Jones' block set up Gramatica's 55-yarder to knot the score at 14 with just over 13 minutes remaining.

"Fundamentally, we had some breakdowns at the wrong time," Dungy said. "I think we're playing hard with all the energy we have, but we're not playing particularly well or particularly smart."

The first half epitomized the Bucs' season.

They failed to finish off drives and had lapses on special teams, and the defense could not put away a team it had dominated.

Two drives into the red zone failed to produce a touchdown. The blocked punt resulted in a safety instead of a touchdown. And -- stop if you've heard this before -- fullback Mike Alstott turned the tide of the game by losing his second fumble of the season.

One minute the Bucs had an 8-0 lead. The next they were tied at halftime at 11. Barely 31/2 minutes into the second half, they trailed 14-11.

Even the special teams missed a great chance to reach the end zone. Rookie Nate Webster blocked a punt by John Jett, and cornerback Ronde Barber failed on three attempts to gain possession of the ball. Teammates John McLaughlin and Alshermond Singleton also could not recover the ball in the end zone. The Lions' Corwin Brown recovered it for a safety.

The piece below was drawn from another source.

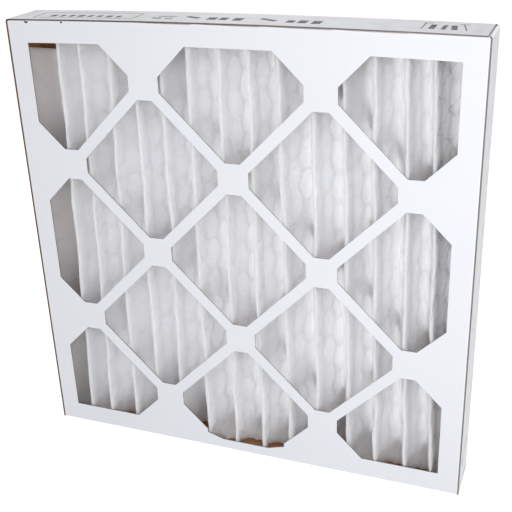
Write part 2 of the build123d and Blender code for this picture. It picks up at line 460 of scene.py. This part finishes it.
@dataclass(frozen=True, eq=False)
class PleatLine:
    """The line that the media follows from one side wall to the other, which changes up the panel."""

    count: int = 14
    width: float = 393.7
    middle_top: float = 201.0  # centre of the row of pleats, from the left
    middle_bottom: float = 200.7
    pitch_top: float = 23.7  # the pleats fan out towards the bottom
    pitch_bottom: float = 25.7
    drift: tuple[float, ...] = (0, -4.2, -2.2, -2.9, -3.1, -3.3, -0.3, 0.3, 1, 2.9, 4.7, 3.2, 3.8, 0)
    front_tip: float = -20.3  # middle of the sheet at the front folds
    front_limit: float = -20.45  # where it meets the front tray
    rear_tip: float = 18.6
    tangent: float = 7.0  # from a fold's sharp corner to where its round begins
    tip_setback: float = 5.1  # from a rear fold's sharp corner to its round's tip
    wall_x: float = 193.7  # where the end flaps meet the side walls
    flap_y: float = -14.0
    bottom: float = 3.4
    top: float = 390.3
    flap_drop: float = 31.0  # the left flap is cut low at its upper end
    flap_drop_right: float = 7.0
    flap_rise: float = 10.0  # the cuts rise to the walls
    flap_lead: float = 0.35  # the cut begins this share of a span before the flap
    bond_pitch: float = BOND_PITCH  # the metal's bonds kink the folds at this step
    bond_phase: float = 0.37  # the bonds climb by this share of it from one fold to the next
    bond_jump: float = 5.7  # in the noise field, from one bond to the next
    bond_stray: Stray = Stray(3.1, 4.5)
    wander: float = 0.9
    wander_length: float = 70.0
    wander_stray: Stray = Stray(7.3, 1.5)
    kink: float = 1.0
    lean: float = 0.7  # how much of a round's reach counts in the fold's half angle
    pinch: float = 31.0  # the deep folds' lower ends are crushed forwards by up to this much
    pinch_height: float = 21.0
    pinch_falloff: float = 1.7
    pinch_share: float = 0.88
    pinch_vary: float = 0.9
    pinch_most: float = 1.1
    pinch_stray: Stray = Stray(1.7, 0.5)
    pinch_row: float = 2.5
    round_share: float = 0.6
    round_sway: float = 0.9  # a front fold swells between two bonds by this share
    round_vary: float = 1.2
    round_crush: float = 0.5
    round_least: float = 0.4
    round_most: float = 1.7
    round_stray: Stray = Stray(2.9, 6.5)
    sag: float = 2.5  # each flank hangs back towards the metal between its folds
    hollow: float = 4.5  # the flanks draw in by this much more at the crushed ends
    ripple: float = 0.9
    ripple_size: float = 22.0
    ripple_plane: float = 8.0
    crumple: float = 0.3
    crumple_detail: float = 2.6
    slope_step: float = 0.004  # spans either way, to find which way the line runs

    @property
    def spans(self) -> int:
        """Number of straight runs: two for each pleat and two flaps."""
        return 2 * self.count + 2

    @property
    def flat_length(self) -> float:
        """Length of the line at mid height."""
        middle = (self.bottom + self.top) / 2
        corners = [self.corner(k, middle) for k in range(self.spans + 1)]
        return sum((b - a).length for a, b in zip(corners, corners[1:]))

    def top_at(self, run: float) -> float:
        """Give the sheet's upper edge, which is cut low on the end flaps."""
        on_left = run < self.spans / 2
        start = 1 + self.flap_lead
        into_flap = max(0.0, start - run, run - self.spans + start)
        cut = (self.flap_drop if on_left else self.flap_drop_right) * min(1.0, into_flap / self.flap_lead)
        return min(self.top, self.top - cut + self.flap_rise * max(0.0, into_flap - self.flap_lead))

    def ridge(self, number: int, height: float) -> float:
        """Give a front fold's place across the panel.

        Args:
            number: 1 is the leftmost fold; 0 and count + 1 are outside the panel.
            height: Height above the bottom.

        Returns:
            Its x from the panel's centre.
        """
        rise = height / self.top
        pitch = self.pitch_bottom + (self.pitch_top - self.pitch_bottom) * rise
        middle = self.middle_bottom + (self.middle_top - self.middle_bottom) * rise
        drift = self.drift[min(max(number, 1), self.count) - 1]
        x = middle + (number - (self.count + 1) / 2) * pitch + drift - self.width / 2
        step = height / self.bond_pitch + self.bond_phase * number
        sway = self.wander_stray.at(number, height / self.wander_length)
        before = self.bond_stray.at(number, math.floor(step) * self.bond_jump)
        after = self.bond_stray.at(number, math.floor(step + 1) * self.bond_jump)
        bent = before + (after - before) * (step % 1)
        return x + self.wander * sway + 2 * self.kink * bent

    @lru_cache(maxsize=4096)
    def corner(self, number: int, height: float) -> Vector:
        """Give a sharp corner of the line.

        Args:
            number: 0 is the left flap's end, odd numbers are rear folds, even ones front folds.
            height: Height above the bottom.

        Returns:
            The corner in plan, in millimetres.
        """
        if number in (0, self.spans):
            return Vector((self.wall_x if number else -self.wall_x, self.flap_y))
        if number % 2 == 0:
            reach = self.tangent_at(number, height)
            left, right = self.corner(number - 1, height), self.corner(number + 1, height)
            depth = (left.y + right.y) / 2 - self.front_tip
            half_angle = math.atan2((right.x - left.x) / 2, depth + self.lean * reach)
            setback = reach * (1 / math.cos(half_angle) - math.tan(half_angle))
            return Vector((self.ridge(number // 2, height), self.front_tip - setback))
        left, right = self.ridge(number // 2, height), self.ridge(number // 2 + 1, height)
        share = self.pinch_share + self.pinch_vary * self.pinch_stray.at(number, self.pinch_row)
        forward = self.pinch * min(self.pinch_most, share) * self.crushed(height)
        return Vector(((left + right) / 2, self.rear_tip + self.tip_setback - forward))

    def crushed(self, height: float) -> float:
        """Give how far the lower end of a pleat is crushed, from 0 to 1 at the very end."""
        return max(0.0, 1 - (height - self.bottom) / self.pinch_height) ** self.pinch_falloff

    def tangent_at(self, number: int, height: float) -> float:
        """Give how far a fold's round reaches from its corner, which changes with the bonds."""
        if number % 2:
            return self.tangent
        step = height / self.bond_pitch
        swell = abs(math.sin(math.pi * (step + self.bond_phase * number)))
        stray = self.round_stray.at(number, step)
        open_share = self.round_share + self.round_sway * (swell + self.round_vary * stray)
        share = max(self.round_least, open_share - self.round_crush * self.crushed(height))
        return self.tangent * min(self.round_most, share)

    def point(self, run: float, height: float) -> Vector:
        """Give a point on the line, with its folds rounded.

        Args:
            run: How far along, counted in spans.
            height: Height above the bottom.

        Returns:
            The point in plan, in millimetres.
        """
        span = min(int(run), self.spans - 1)
        start, end = self.corner(span, height), self.corner(span + 1, height)
        share = run - span
        length = (end - start).length
        reach = self.tangent_at(span, height)
        if share * length < reach and span > 0:
            return self.round_point(span, height, share * length / reach)
        reach = self.tangent_at(span + 1, height)
        if (1 - share) * length < reach and span < self.spans - 1:
            return self.round_point(span + 1, height, (share - 1) * length / reach)
        return start.lerp(end, share)

    def round_point(self, number: int, height: float, turn: float) -> Vector:
        """Give a point on a fold's arc.

        Args:
            number: The fold's corner.
            height: Height above the bottom.
            turn: From -1, where the arc begins, to 1, where it ends.

        Returns:
            The point in plan, in millimetres.
        """
        corner = self.corner(number, height)
        before = (self.corner(number - 1, height) - corner).normalized()
        after = (self.corner(number + 1, height) - corner).normalized()
        inward, across = (before + after).normalized(), (after - before).normalized()
        half_angle = inward.angle(after)
        tangent = self.tangent_at(number, height)
        centre = corner + inward * (tangent / math.cos(half_angle))
        radius = tangent * math.tan(half_angle)
        angle = turn * (math.pi / 2 - half_angle)
        return centre + radius * (across * math.sin(angle) - inward * math.cos(angle))

    def lifted(self, run: float, height: float, lift: float) -> Vector:
        """Give a point beside the line.

        Args:
            run: How far along, counted in spans.
            height: Height above the bottom.
            lift: How far to the rear side of the sheet, in millimetres.

        Returns:
            The point in the panel's frame, in metres.
        """
        here = self.point(run, height)
        across, up = run * SPAN_LENGTH / self.ripple_size, height / self.ripple_size
        where = Vector((across, up, self.ripple_plane))
        off_fold = abs(math.sin(math.pi * run))
        waves = self.ripple * noise.noise(where) + self.crumple * noise.noise(self.crumple_detail * where)
        lift += (self.sag + self.hollow * self.crushed(height) + waves) * off_fold
        low, high = max(run - self.slope_step, 0.0), min(run + self.slope_step, float(self.spans))
        along = (self.point(high, height) - self.point(low, height)).normalized()
        depth = max(self.front_limit, here.y + along.x * lift)
        return Vector((here.x - along.y * lift, depth, height)) * MM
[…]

The Bucs defense wasn't blameless. Despite the pressure on Batch, it allowed another running back to have a big game. It also yielded Detroit a first down on third and 22, sustaining a drive that resulted in the Lions tying the score at halftime.

"I guess you start with the coaching staff, start with me," Dungy said. "We're not doing the things in crunch time to make plays. We let them off the hook on third and long. We had turnovers against Detroit, which we knew we couldn't do.

"It's disappointing. You have to be careful right now because of the outside forces that want to say the season is over and it's time to throw in the towel. People will look at it and say what we need to do and what we did in the past. We can't really respond to that; you've got to come back and play the way we can play.

"Any time you lose a couple games in a row, you have that problem with confidence. We have to get that feeling back that you can win."